La sala se llenó y Matilda se mantuvo ocupada, aunque era consciente de las miradas curiosas y de los susurros. La señorita Brimble había trabajado allí durante tanto tiempo, que su sustituta era una novedad y, tal vez, no del agrado de todos.
El doctor Lovell abrió, por fin, la puerta de su despacho, dio los buenos días a todos, tomó las fichas del señor Trimble de manos de Matilda e hizo pasar a su paciente. Diez minutos después, salió detrás de él, tomó las fichas del siguiente paciente y dejó que Matilda le diera hora al señor Trimble para una siguiente visita.
No era un trabajo difícil, pensó Matilda, pero tampoco tenía tiempo para aburrirse, porque el teléfono sonaba de tanto en cuando y algunos de los pacientes tardaban en decidir la fecha y la hora de su siguiente visita, pero, cuando el último paciente entró en el despacho del médico, Matilda se sentía contenta. De acuerdo, el doctor Lovell no se había fijado en ella, pero, al menos, lo había visto de vez en cuando.
Trató con paciencia a la anciana que fue la última en salir, porque era casi sorda y, además, estaba preocupada por no perder el autobús.
–Mis gatos –le explicó la anciana–. No me gusta dejarlos solos más de una hora.

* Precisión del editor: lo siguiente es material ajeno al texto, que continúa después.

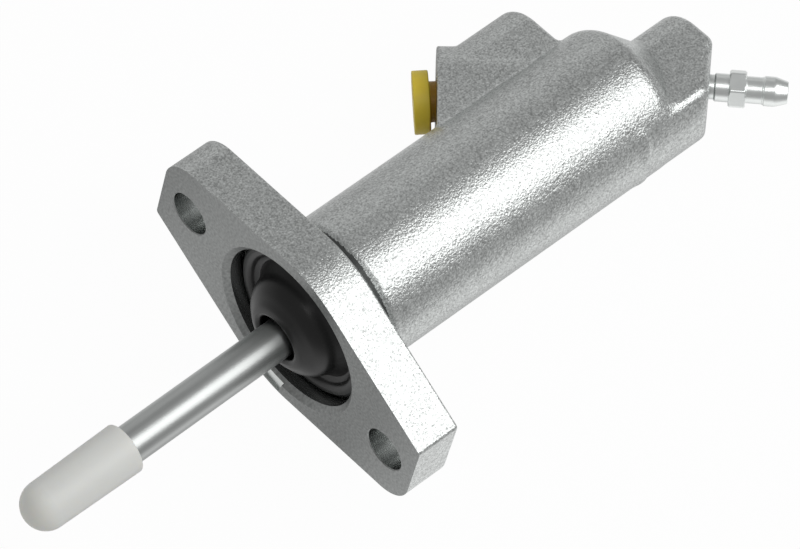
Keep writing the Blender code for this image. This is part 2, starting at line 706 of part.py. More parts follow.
def dust_boot():
    """The rubber boot: a bead in the recess, a rolled valley, a dome and a lip round the rod."""
    bead_outer = RECESS_RADIUS - FIT_GAP
    bead_middle = -RECESS_DEPTH + FIT_GAP + BOOT_BEAD / 2
    wall = BOOT_WALL
    valley = -RECESS_DEPTH + FIT_GAP + wall / 2
    front = BOOT_DOME_FRONT - wall / 2
    middle = (front + valley) / 2
    slope = (BOOT_VALLEY_RADIUS - BOOT_DOME_RADIUS) / 2
    neck = BOOT_OPENING_RADIUS + BOOT_NECK_WALL / 2
    knots = [
        (bead_outer, bead_middle, BOOT_BEAD),
        (bead_outer - BOOT_BEAD * BOOT_BEAD_BITE, bead_middle, BOOT_BEAD),
        (BOOT_VALLEY_RADIUS + wall, valley + wall / 3, wall * BOOT_VALLEY_SWELL),
        (BOOT_VALLEY_RADIUS, valley, wall),
        (BOOT_VALLEY_RADIUS - slope / 2, valley + wall / 2, wall),
        (BOOT_DOME_RADIUS + slope * BOOT_DOME_BULGE, middle, wall),
        (BOOT_DOME_RADIUS, front - wall * BOOT_DOME_DROP, wall),
        (BOOT_DOME_RADIUS - wall, front - wall / 3, wall),
        (neck + wall, front, wall),
        (neck, front + wall, BOOT_NECK_WALL),
        (neck, BOOT_NECK_FRONT, BOOT_NECK_WALL),
    ]
    line = smooth_line(knots, 2)
    under = []
    over = []
    for index, (radius, height, thickness) in enumerate(line):
        before = line[max(index - 1, 0)]
        after = line[min(index + 1, len(line) - 1)]
        along = Vector((after[0] - before[0], after[1] - before[1])).normalized()
        across = Vector((along.y, -along.x)) * thickness / 2
        under.append((radius - across.x, height - across.y))
        over.append((radius + across.x, height + across.y))
    profile = under + over[::-1]
    boot = along_bore("dust_boot", profile, BOOT_STEPS)
    finish(boot, material("boot_rubber", (0.015, 0.015, 0.015), 0.5, 0.0))


def bleed_screw():
    """The bleed screw: cone point, thread, relief, collar, hexagon and hose barb, with its drillings."""
    hex_start = SCREW_RELIEF_LENGTH + SCREW_COLLAR_LENGTH
    hex_end = hex_start + SCREW_HEX_LENGTH
    barb_start = hex_end + SCREW_NECK_LENGTH
    barb_end = barb_start + SCREW_BARB_LENGTH
    hole = SCREW_THREAD_RADIUS + FIT_GAP
    cone_start = -BLEED_HOLE_DEPTH + hole - BLEED_DRILL_RADIUS + FIT_GAP
    cone_end = cone_start - SCREW_THREAD_RADIUS + BLEED_DRILL_RADIUS
    edge = FIT_GAP
    profile = [
        (0, barb_end),
        (SCREW_TIP_RADIUS - edge, barb_end),
        (SCREW_TIP_RADIUS, barb_end - edge),
        (SCREW_BARB_RADIUS, barb_start + SCREW_BARB_LENGTH * SCREW_BARB_STRAIGHT_SHARE),
        (SCREW_BARB_RADIUS, barb_start + edge),
        (SCREW_NECK_RADIUS, barb_start),
        (SCREW_NECK_RADIUS, hex_start),
        (SCREW_COLLAR_RADIUS, hex_start),
        (SCREW_COLLAR_RADIUS, SCREW_RELIEF_LENGTH + edge),
        (SCREW_COLLAR_RADIUS - edge, SCREW_RELIEF_LENGTH),
        (SCREW_RELIEF_RADIUS, SCREW_RELIEF_LENGTH),
        (SCREW_RELIEF_RADIUS, -edge),
        (SCREW_THREAD_RADIUS, -edge - SCREW_THREAD_RADIUS + SCREW_RELIEF_RADIUS),
        (SCREW_THREAD_RADIUS, cone_start),
        (BLEED_DRILL_RADIUS, cone_end),
        (0, cone_end),
    ]
    screw = turned("bleed_screw", profile, BLEED_FACE, BLEED_DIRECTION, SMALL_STEPS)
    corner = SCREW_HEX_WIDTH / 2 / math.cos(math.pi / 6)
    nut_profile = [
        (0, hex_end),
        (SCREW_HEX_WIDTH / 2, hex_end),
        (corner, hex_end - edge),
        (corner, hex_start + edge),
        (SCREW_HEX_WIDTH / 2, hex_start),
        (0, hex_start),
    ]
    nut = turned("screw_hexagon", nut_profile, BLEED_FACE, BLEED_DIRECTION, 6)
    nut.rotation_quaternion @= Quaternion((0, 0, 1), SCREW_HEX_TURN)
    combine(screw, nut, "UNION")
    cross_depth = cone_start + SCREW_CROSS_RADIUS * 2
    bore = [
        (0, barb_end + edge),
        (SCREW_BORE_RADIUS, barb_end + edge),
        (SCREW_BORE_RADIUS, cross_depth),
        (0, cross_depth - SCREW_BORE_RADIUS / 2),
    ]
    combine(screw, turned("screw_bore", bore, BLEED_FACE, BLEED_DIRECTION, 16), "DIFFERENCE")
    sideways = BLEED_DIRECTION.cross(AXIS).normalized()
    middle = BLEED_FACE + BLEED_DIRECTION * cross_depth
    drill = [
        (0, hole),
        (SCREW_CROSS_RADIUS, hole),
        (SCREW_CROSS_RADIUS, -hole),
        (0, -hole),
    ]
    combine(screw, turned("screw_cross_drill", drill, middle, sideways, 12), "DIFFERENCE")
    finish(screw, material("plated_steel", (0.6, 0.6, 0.58), 0.28, 1.0))


def port_plug():
    """The yellow plug: a plain disc head and a hollow stem pushed into the port."""
    head_start = PLUG_STEM_SHOWN
    head_end = head_start + PLUG_HEAD_LENGTH
    edge = FIT_GAP
    inside = PLUG_STEM_RADIUS - PLUG_WALL
    seal = PORT_THREAD_RADIUS - FIT_GAP
    seal_depth = PLUG_STEM_DEPTH / 2
    profile = [
        (0, head_end),
        (PLUG_HEAD_RADIUS - edge, head_end),
        (PLUG_HEAD_RADIUS, head_end - edge),
        (PLUG_HEAD_RADIUS, head_start + edge),
        (PLUG_HEAD_RADIUS - edge, head_start),
        (PLUG_STEM_RADIUS, head_start),
        (PLUG_STEM_RADIUS, -seal_depth),
        (seal, -seal_depth - edge),
        (seal, -seal_depth - 3 * edge),
        (PLUG_STEM_RADIUS, -seal_depth - 4 * edge),
        (PLUG_STEM_RADIUS, -PLUG_STEM_DEPTH + edge),
        (PLUG_STEM_RADIUS - edge, -PLUG_STEM_DEPTH),
        (inside, -PLUG_STEM_DEPTH),
        (inside, head_start),
        (0, head_start),
    ]
    plug = turned("port_plug", profile, PORT_FACE, PORT_DIRECTION, SMALL_STEPS)
    finish(plug, material("yellow_plastic", (0.62, 0.45, 0.03), 0.4, 0.0))


clear_scene()
parts = collection("clutch_slave_cylinder")
helpers = collection("cutters")
housing()
snap_ring()
piston()
guide_ring()
cup_seal()
seal_spreader()
return_spring()
push_rod()
rod_tip()
dust_boot()
bleed_screw()
port_plug()
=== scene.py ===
"""Looks of a clutch slave cylinder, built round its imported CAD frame. Lengths are metres in the frame's axes:
+X out of the mouth along the push rod, +Y along the bolt holes, +Z up."""

import math

import bpy
import numpy as np
from mathutils import Matrix, Vector


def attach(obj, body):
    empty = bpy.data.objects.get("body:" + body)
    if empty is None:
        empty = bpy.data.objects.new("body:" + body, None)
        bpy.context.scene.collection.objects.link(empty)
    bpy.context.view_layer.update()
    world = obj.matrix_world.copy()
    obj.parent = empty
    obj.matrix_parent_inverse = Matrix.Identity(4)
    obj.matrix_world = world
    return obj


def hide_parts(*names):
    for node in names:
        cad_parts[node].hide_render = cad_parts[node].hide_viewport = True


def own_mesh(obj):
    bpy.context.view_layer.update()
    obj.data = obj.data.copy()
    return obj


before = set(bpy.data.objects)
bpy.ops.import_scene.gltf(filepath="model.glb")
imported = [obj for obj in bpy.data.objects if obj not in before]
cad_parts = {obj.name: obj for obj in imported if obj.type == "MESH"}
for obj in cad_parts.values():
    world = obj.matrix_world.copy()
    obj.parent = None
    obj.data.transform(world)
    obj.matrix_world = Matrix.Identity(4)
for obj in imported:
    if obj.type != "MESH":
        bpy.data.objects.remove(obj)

for startup_name in ("Cube", "Light", "Camera"):
    startup = bpy.data.objects.get(startup_name)
    if startup:
        bpy.data.objects.remove(startup, do_unlink=True)
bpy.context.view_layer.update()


# Camera. The photograph is taken with a long lens from above the flange's side of the part. The three
# directions are the picture's right, up and backward ones, and the eye is the point they were fitted from.
eye = Vector((0.46403, 0.21102, 1.03947))
picture_right = (-0.7431, 0.6302, 0.2249)
picture_up = (-0.5210, -0.7559, 0.3966)
picture_back = (0.4199, 0.1775, 0.8900)
lens = bpy.data.cameras.new("photo_lens")
lens.lens = 270
lens.sensor_width = 36
lens.clip_start = 0.05
lens.clip_end = 50
camera = bpy.data.objects.new("photo_camera", lens)
picture_axes = Matrix((picture_right, picture_up, picture_back)).transposed().to_4x4()
camera.matrix_world = Matrix.Translation(eye) @ picture_axes
bpy.context.scene.collection.objects.link(camera)
bpy.context.scene.camera = camera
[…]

–Entiendo –dijo Matilda–. Yo también tengo un gato. Se llama Rastus.
La puerta que estaba a su espalda se abrió y el doctor Lovell dijo con impaciencia bien disimulada:
–Señorita Paige…
Matilda se volvió y le sonrió.
–La señora Trim tiene un gato, y yo, también. Estábamos hablando de ellos –despidió a la señora Trim y cerró la puerta tras ella–. Pondré todo en orden, ¿le parece?
El doctor Lovell no contestó; se limitó a hacerse a un lado para que pasara ella primero al despacho. Una vez dentro, la puerta que comunicaba con la casa se abrió y una mujer alta y huesuda entró con la bandeja del café. Matilda le dio los buenos días.
–Qué amable… Café. Y tiene un aroma delicioso.
Henry Lovell la miró con expresión inescrutable. Matilda le había parecido tan dócil y callada durante la entrevista. Dijo con firmeza:
–Mientras se toma el café, por favor, tome nota de ciertas instrucciones que quiero darle.
Matilda no necesitaba mirarlo para saber que lo había irritado.
–Hablo demasiado –le dijo, y abrió el bloc de notas. Sintió un cosquilleo en la nariz al inspirar el aroma que emanaba la cafetera.
–Sea tan amable de servir el café, señorita Paige. Debo señalar que, normalmente, no tendrá tiempo para tomar nada. Esta mañana ha habido pocos pacientes y, normalmente, me marcho en cuanto sale el último, para que usted ordene y cierre la puerta y los armarios. Debo advertirle que la consulta de la tarde suele estar bastante concurrida.
El doctor abrió un cajón y le tendió un llavero.
–Si me entretengo, confío en que usted reciba a los pacientes y lo tenga todo listo para cuando yo llegue. La señorita Brimble era muy eficiente; espero que usted también lo sea.
Matilda tomó un sorbo de café. Qué extraño, pensó, que de los millones de hombres que había en el mundo, se hubiese enamorado de un médico distante y educado de fríos ojos azules y, por lo que sabía, con un corazón igual de frío.
–Haré lo posible por seguir los pasos de la señorita Brimble –le dijo, y Matilda tomó nota de sus instrucciones–. ¿Me necesita para alguna otra cosa, doctor? Entonces, ordenaré la sala de espera y echaré la llave.